Mientras caminábamos bastantes metros más allá de la orilla para poder sumergirnos en algún momento, observamos una decena de cubanos sentados en corro cómodamente en la arena con el agua rozándoles la cintura.
Estaban jugaban al trivial -un trivial flotante, claro- y disfrutaban y se reían un montón. Me entraron ganas de acercarme y preguntarles si podía jugar un rato con ellos. ¡Me encantan los juegos de preguntas y respuestas! Me pregunté si el alto nivel cultural de los cubanos podía tener algo que ver con aquella manera de disfrutar de los conocimientos.
De hecho, cuando era monitora e iba de excursión con un grupo de niños y niñas por la montaña, frecuentemente los ponía a prueba -y de paso yo me divertía mucho- de la manera siguiente:
Nos parábamos, por ejemplo, frente a un chopo y yo les preguntaba ¿a que no sabéis cómo se llama este árbol? ¡Normalmente nadie lo sabía! Entonces yo continuaba: bueno, os voy a dar tres respuestas y sólo una es la buena. Venga, poneos por parejas. En ese momento, los ojitos empezaban a brillar. Vamos a ver: ¿es un olmo, es un roble o es un chopo? Pensadlo bien, sólo tenéis una oportunidad.
A partir de las respuestas, obviamente al azar y sin fundamento alguno, pasaba a explicar por qué no era ni un olmo ni un roble, y cómo se pueden diferenciar. ¡Ya se había generado una curiosidad!
Muchas veces percibimos el placer que nos da saber cosas, aunque esas cosas no tengan absolutamente nada que ver con nosotros, ni, probablemente, nunca tengamos que utilizar de manera operativa ese conocimiento.
¿Me sirve de algo saber cómo se llama la luna de Júpiter donde se descubrió agua recientemente? ¿Me sirve de algo saber la frase que se atribuye a Galileo con la que esquivó a la Santa Inquisición? ¿Me sirve de algo saber lo que es un trilobite?
Bueno, pues con una mirada muy estrecha sobre lo que es la utilidad y el servir para alguna cosa, la respuesta en los tres casos es que no. No son conocimientos que vayan a aportarme una aplicación inmediata.
Últimamente me pregunto si en educación no se nos está yendo un poco la olla con tanta fijación por el procedimiento, y tanto aprender a aprender, al tiempo que parece que no damos tanto valor a adquirir conocimientos o contenidos. Y parece también que esté desprestigiada la palabra «transmitir» como si fuera un indicador de aspectos negativos en educación: pasividad del alumnado, autoritarismo del docente…

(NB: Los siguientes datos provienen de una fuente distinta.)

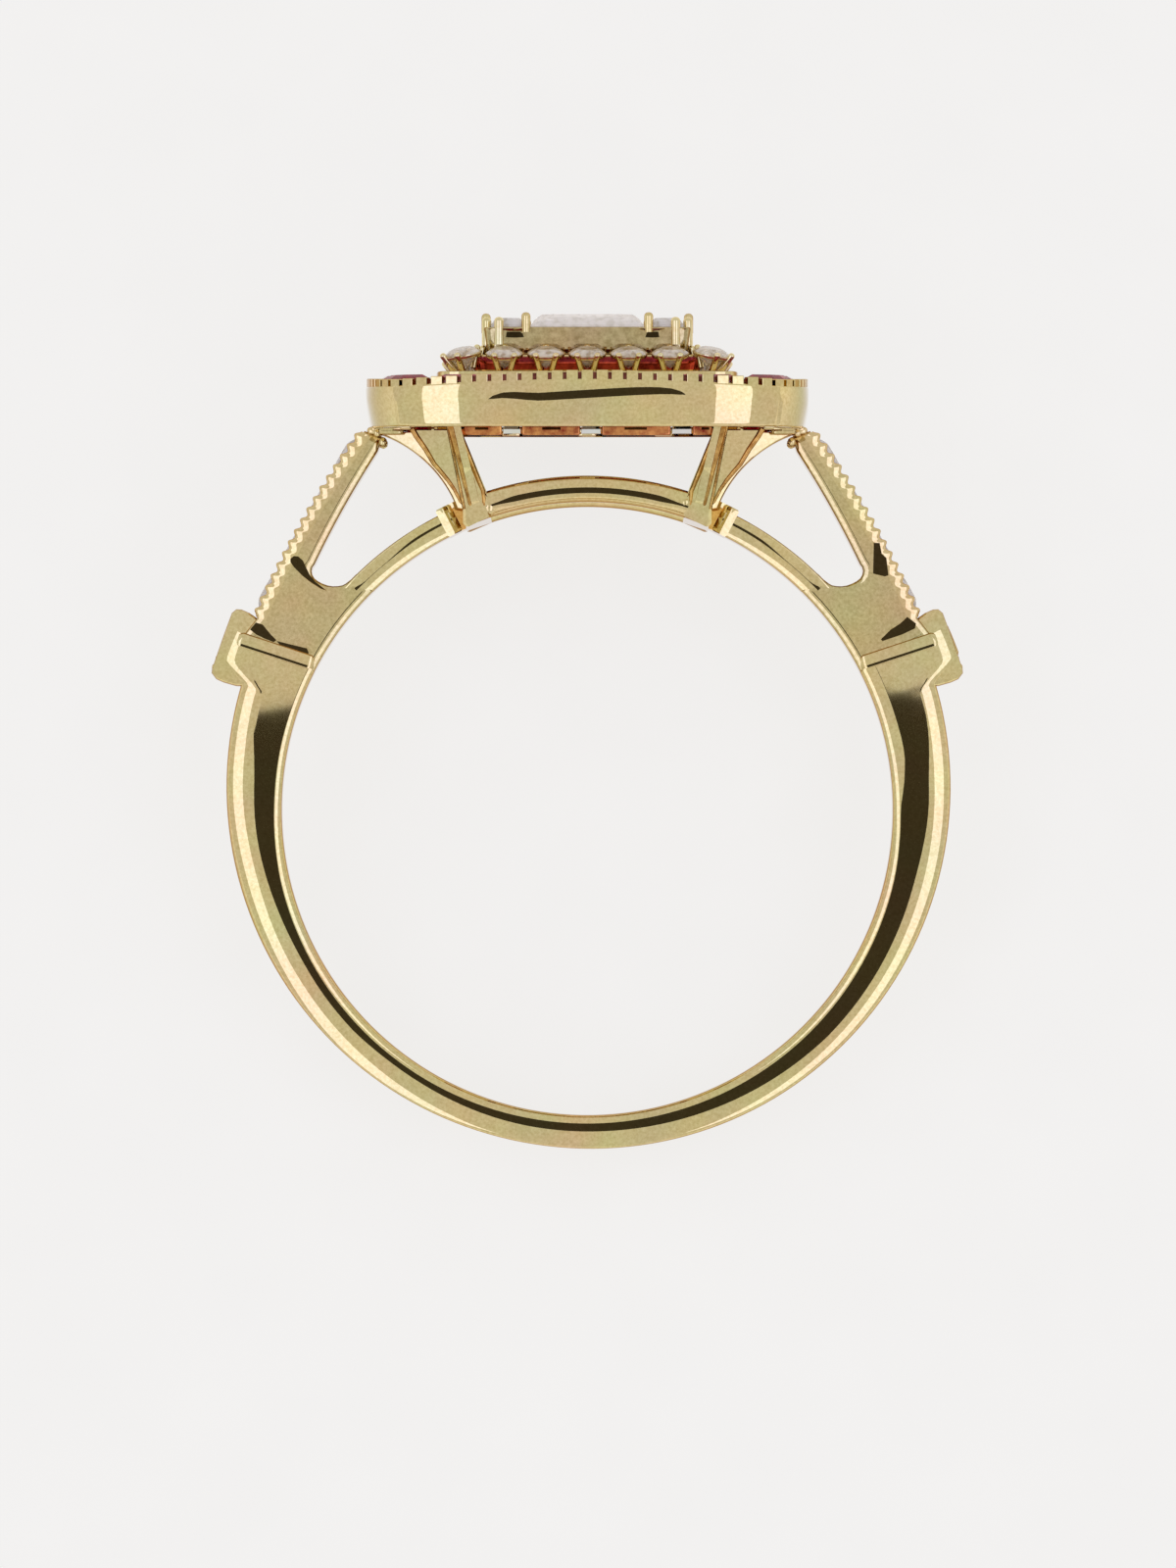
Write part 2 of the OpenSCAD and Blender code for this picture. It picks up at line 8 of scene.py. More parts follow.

Es evidente que hay que aprender a investigar y descubrir por nuestra cuenta, pero si sólo recurrimos al ensayo-error o al descubrimiento autónomo y automotivado la cantidad de conocimientos que podemos llegar a descubrir va a ser bastante pequeña y el riesgo de egocentrismo cognitivo bastante grande.
Me parece a mí que necesitamos adquirir conocimientos también de manera simple y directa, es decir, porque alguien que los sabe nos lo transmite, sin más historias. Y eso no es menor.
Saber cosas, conocimientos puros y duros, en realidad es muy útil:
Sirve para interpretar mejor el mundo en el que vivimos. Por tanto, para poder analizar, deducir, cuestionar…
Sirve para sentirnos más capaces, también a la hora de echar una mano a los demás.
Y sirve, indudablemente, para ser un poco más humanos, más libres, más felices.